*WHAT IS REQUIRED*: Below, find each line holding "where" and state how many there are, using the number alone.
— start of LISTED ENTRIES —
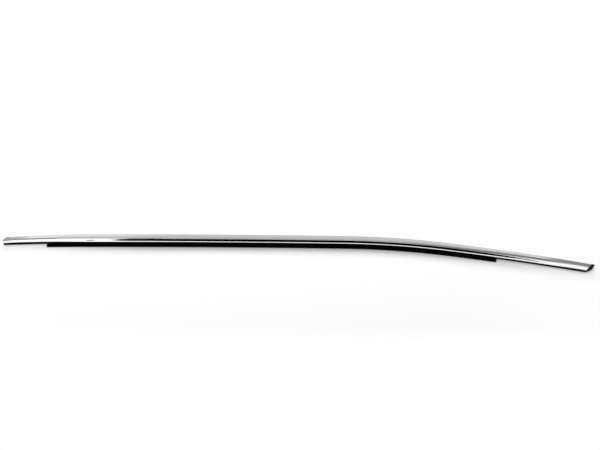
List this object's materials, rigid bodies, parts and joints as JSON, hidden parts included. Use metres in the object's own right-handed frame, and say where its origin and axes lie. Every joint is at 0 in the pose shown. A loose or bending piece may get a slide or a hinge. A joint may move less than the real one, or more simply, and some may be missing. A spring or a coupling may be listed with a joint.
{
  "type": "car body side moulding",
  "caption": "Long curved car side moulding: bright two-facet metal trim crimped over a black rubber carrier with a wiper lip, and a moulded end cap.",
  "frame": {"origin": "on the flat back of the rubber carrier, at mid-length and mid-width of the trim strip", "axes": "+X along the strip at mid-length, towards the end with the moulded cap; +Y away from the wiper lip, towards the channel's mouth; +Z out of the back, towards the bright face"},
  "size_m": [0.9387, 0.0577, 0.008],
  "materials": {
    "bright_trim": "polished bright metal",
    "rubber": "satin black extruded rubber",
    "cap_plastic": "moulded black plastic, low sheen"
  },
  "bodies": {
    "root": {"trim_strip": "bright_trim", "rubber_carrier": "rubber", "end_cap": "cap_plastic"}
  },
  "joints": []
}
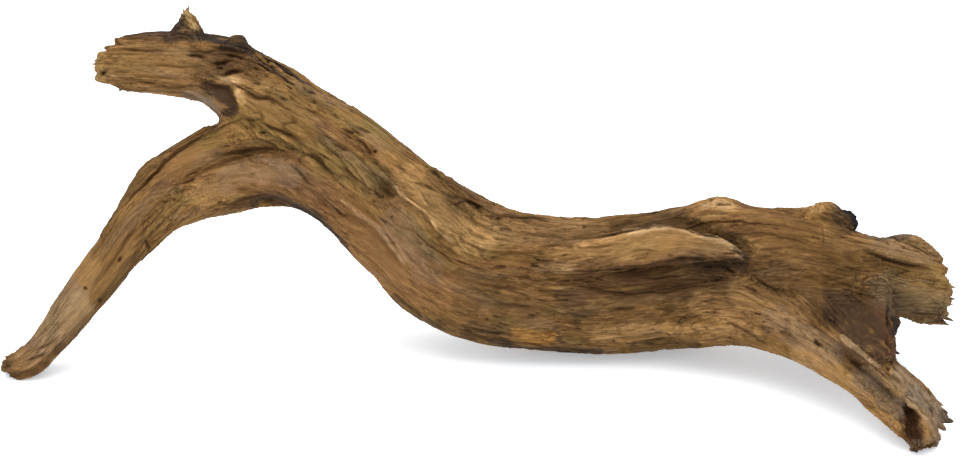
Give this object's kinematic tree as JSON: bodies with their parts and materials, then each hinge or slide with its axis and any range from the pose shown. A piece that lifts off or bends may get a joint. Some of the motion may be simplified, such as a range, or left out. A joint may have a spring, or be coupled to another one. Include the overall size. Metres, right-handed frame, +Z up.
{
  "type": "mangrove root",
  "caption": "Weathered driftwood root with an S-shaped trunk, an arching leg, a torn arm and a forked end; lies on its belly and feet as display or tank decoration.",
  "frame": {"origin": "on the floor that the root rests on, under the middle of its footprint's bounding box", "axes": "+X along the root from the left foot and torn arm to the forked end, +Y away from the side that carries the tongue, +Z up"},
  "size_m": [0.4969, 0.1903, 0.1783],
  "materials": {
    "trunk_wood": "dry, weathered, open grain",
    "left_arm_wood": "dry, torn straw-like fibres, charred upper edge",
    "left_leg_wood": "dry, weathered, open grain",
    "right_stub_wood": "dry, weathered, torn end",
    "right_leg_wood": "dry, weathered, partly rotten"
  },
  "bodies": {
    "root": {"trunk": "trunk_wood", "left_arm": "left_arm_wood", "left_leg": "left_leg_wood", "right_stub": "right_stub_wood", "right_leg": "right_leg_wood"}
  },
  "joints": []
}
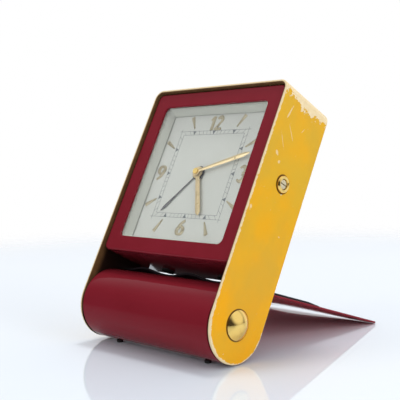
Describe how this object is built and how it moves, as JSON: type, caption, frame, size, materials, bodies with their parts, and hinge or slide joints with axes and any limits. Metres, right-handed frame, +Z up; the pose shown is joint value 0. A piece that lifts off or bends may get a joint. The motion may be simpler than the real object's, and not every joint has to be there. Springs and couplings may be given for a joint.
{
  "type": "travel alarm clock",
  "caption": "Folding travel alarm clock: a square case in a leaning strap frame, with a barrel-shaped cover that swings under to prop it up or shuts over the dial.",
  "frame": {"origin": "on the table, under the middle of the opened clock", "axes": "+X to the right as seen from the front, +Y to the back where the open cover reaches the table, +Z up"},
  "size_m": [0.064, 0.0856, 0.0838],
  "materials": {
    "yellow_lacquer": "glossy, worn to bare metal along the edges",
    "red_lacquer": "glossy",
    "polished_brass": "polished",
    "gilt": "satin gilt",
    "alarm_hand_steel": "blackened",
    "silvered_dial": "fine silvered",
    "clear_glass": "clear",
    "black_rubber": "matt",
    "dark_pad": "matt",
    "movement_brass": "satin",
    "steel": "polished",
    "blued_steel": "blued"
  },
  "bodies": {
    "case": {"strap_frame": "yellow_lacquer", "pivot_studs": "polished_brass", "pivot_washers": "steel", "pivot_nuts": "steel", "case_shell": "red_lacquer", "case_eyelets": "polished_brass", "case_screws": "polished_brass", "case_buffers": "black_rubber", "glass": "clear_glass", "dial_surround": "silvered_dial", "dial_plate": "silvered_dial", "hour_numerals": "gilt", "hour_markers": "gilt", "front_plate": "movement_brass", "rear_plate": "movement_brass", "plate_pillars": "movement_brass", "plate_screws": "steel", "balance_cock": "movement_brass", "hairspring": "blued_steel", "alarm_gong": "steel", "back_cover": "red_lacquer", "back_cover_screws": "steel", "movement_spacers": "movement_brass"},
    "cover": {"cover_shell": "red_lacquer", "cover_cheeks": "red_lacquer", "cover_stop_pad": "dark_pad", "cover_feet": "black_rubber"},
    "minute_work": {"minute_hand": "gilt", "hand_nut": "polished_brass", "cannon_pinion": "steel", "hand_arbor": "steel", "hand_setting_knob": "polished_brass"},
    "hour_work": {"hour_hand": "gilt", "hour_wheel": "movement_brass"},
    "minute_wheel": {"minute_wheel": "movement_brass"},
    "alarm_hand_work": {"alarm_hand": "alarm_hand_steel", "alarm_wheel": "movement_brass"},
    "alarm_setting": {"alarm_setting_arbor": "steel", "alarm_setting_knob": "polished_brass"},
    "centre_wheel": {"centre_wheel": "movement_brass"},
    "third_wheel": {"third_wheel": "movement_brass"},
    "fourth_wheel": {"fourth_wheel": "movement_brass"},
    "escape_wheel": {"escape_wheel": "movement_brass"},
    "pallet_lever": {"pallet_lever": "steel"},
    "balance": {"balance_wheel": "movement_brass"},
    "regulator": {"regulator_lever": "steel"},
    "time_great_wheel": {"time_great_wheel": "movement_brass"},
    "time_winding": {"time_winding_arbor": "steel", "time_mainspring": "blued_steel", "time_key": "polished_brass"},
    "time_click": {"time_click": "steel"},
    "alarm_great_wheel": {"alarm_great_wheel": "movement_brass"},
    "alarm_winding": {"alarm_winding_arbor": "steel", "alarm_mainspring": "blued_steel", "alarm_key": "polished_brass"},
    "alarm_click": {"alarm_click": "steel"},
    "alarm_escape_wheel": {"alarm_escape_wheel": "movement_brass"},
    "alarm_hammer": {"alarm_hammer": "steel"},
    "alarm_stop": {"alarm_stop_lever": "steel"}
  },
  "joints": [
    {"name": "cover_swing", "type": "hinge", "parent": "case", "child": "cover", "pos_m": [0, -0.03128, 0.012], "axis": [1, 0, 0], "range_deg": [-280.7, 0]},
    {"name": "minute_hand_turn", "type": "hinge", "parent": "case", "child": "minute_work", "pos_m": [0, -0.01001, 0.052], "axis": [0, 0.8829, -0.4695], "continuous": true},
    {"name": "hour_hand_turn", "type": "hinge", "parent": "case", "child": "hour_work", "pos_m": [0, -0.01001, 0.052], "axis": [0, 0.8829, -0.4695], "continuous": true},
    {"name": "minute_wheel_turn", "type": "hinge", "parent": "case", "child": "minute_wheel", "pos_m": [0.0036, -0.00708, 0.0575], "axis": [0, 0.8829, -0.4695], "continuous": true},
    {"name": "alarm_hand_turn", "type": "hinge", "parent": "case", "child": "alarm_hand_work", "pos_m": [0, -0.01001, 0.052], "axis": [0, 0.8829, -0.4695], "continuous": true},
    {"name": "alarm_setting_turn", "type": "hinge", "parent": "case", "child": "alarm_setting", "pos_m": [-0.00024, -0.01423, 0.04405], "axis": [0, 0.8829, -0.4695], "continuous": true},
    {"name": "escape_wheel_turn", "type": "hinge", "parent": "case", "child": "escape_wheel", "pos_m": [0.01104, -0.00543, 0.06062], "axis": [0, 0.8829, -0.4695], "continuous": true},
    {"name": "fourth_wheel_turn", "type": "hinge", "parent": "case", "child": "fourth_wheel", "pos_m": [0.00395, -0.00484, 0.06172], "axis": [0, 0.8829, -0.4695], "continuous": true},
    {"name": "third_wheel_turn", "type": "hinge", "parent": "case", "child": "third_wheel", "pos_m": [-0.00308, -0.00604, 0.05946], "axis": [0, 0.8829, -0.4695], "continuous": true},
    {"name": "centre_wheel_turn", "type": "hinge", "parent": "case", "child": "centre_wheel", "pos_m": [0, -0.01001, 0.052], "axis": [0, 0.8829, -0.4695], "continuous": true},
    {"name": "time_great_wheel_turn", "type": "hinge", "parent": "case", "child": "time_great_wheel", "pos_m": [-0.01246, -0.01237, 0.04755], "axis": [0, 0.8829, -0.4695], "continuous": true},
    {"name": "time_winding_turn", "type": "hinge", "parent": "case", "child": "time_winding", "pos_m": [-0.01246, -0.01237, 0.04755], "axis": [0, 0.8829, -0.4695], "continuous": true},
    {"name": "time_click_lift", "type": "hinge", "parent": "time_great_wheel", "child": "time_click", "pos_m": [-0.00706, -0.01237, 0.04755], "axis": [0, 0.8829, -0.4695], "range_deg": [-12, 0], "stiffness_Nm_per_rad": 0.0002},
    {"name": "pallet_lever_rock", "type": "hinge", "parent": "case", "child": "pallet_lever", "pos_m": [0.01213, -0.00352, 0.0642], "axis": [0, 0.8829, -0.4695], "range_deg": [-5, 5]},
    {"name": "balance_swing", "type": "hinge", "parent": "case", "child": "balance", "pos_m": [0.01833, -0.00352, 0.0642], "axis": [0, 0.8829, -0.4695], "range_deg": [-150, 150], "stiffness_Nm_per_rad": 0.000001},
    {"name": "regulator_turn", "type": "hinge", "parent": "case", "child": "regulator", "pos_m": [0.01833, -0.00352, 0.0642], "axis": [0, 0.8829, -0.4695], "range_deg": [-20, 20]},
    {"name": "alarm_great_wheel_turn", "type": "hinge", "parent": "case", "child": "alarm_great_wheel", "pos_m": [0.0123, -0.01405, 0.0444], "axis": [0, 0.8829, -0.4695], "continuous": true},
    {"name": "alarm_escape_wheel_turn", "type": "hinge", "parent": "case", "child": "alarm_escape_wheel", "pos_m": [0.02053, -0.00945, 0.05306], "axis": [0, 0.8829, -0.4695], "continuous": true},
    {"name": "alarm_winding_turn", "type": "hinge", "parent": "case", "child": "alarm_winding", "pos_m": [0.0123, -0.01405, 0.0444], "axis": [0, 0.8829, -0.4695], "continuous": true},
    {"name": "alarm_click_lift", "type": "hinge", "parent": "alarm_great_wheel", "child": "alarm_click", "pos_m": [0.0177, -0.01405, 0.0444], "axis": [0, 0.8829, -0.4695], "range_deg": [-12, 0], "stiffness_Nm_per_rad": 0.0002},
    {"name": "alarm_hammer_swing", "type": "hinge", "parent": "case", "child": "alarm_hammer", "pos_m": [0.01981, -0.00755, 0.05663], "axis": [0, 0.8829, -0.4695], "range_deg": [-3, 3]},
    {"name": "alarm_stop_turn", "type": "hinge", "parent": "case", "child": "alarm_stop", "pos_m": [0, -0.00094, 0.06906], "axis": [0, 0.8829, -0.4695], "range_deg": [0, 45]}
  ],
  "couplings": [
    {"joint": "hour_hand_turn", "follows": "minute_hand_turn", "ratio": 0.083333},
    {"joint": "minute_wheel_turn", "follows": "minute_hand_turn", "ratio": -0.33333},
    {"joint": "alarm_setting_turn", "follows": "alarm_hand_turn", "ratio": -5},
    {"joint": "fourth_wheel_turn", "follows": "escape_wheel_turn", "ratio": -0.125},
    {"joint": "third_wheel_turn", "follows": "escape_wheel_turn", "ratio": 0.016667},
    {"joint": "centre_wheel_turn", "follows": "escape_wheel_turn", "ratio": -0.0020833},
    {"joint": "time_great_wheel_turn", "follows": "escape_wheel_turn", "ratio": 0.00034722},
    {"joint": "alarm_escape_wheel_turn", "follows": "alarm_great_wheel_turn", "ratio": -9}
  ]
}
— end of LISTED ENTRIES —
*PROBLEM SOLUTION*: 2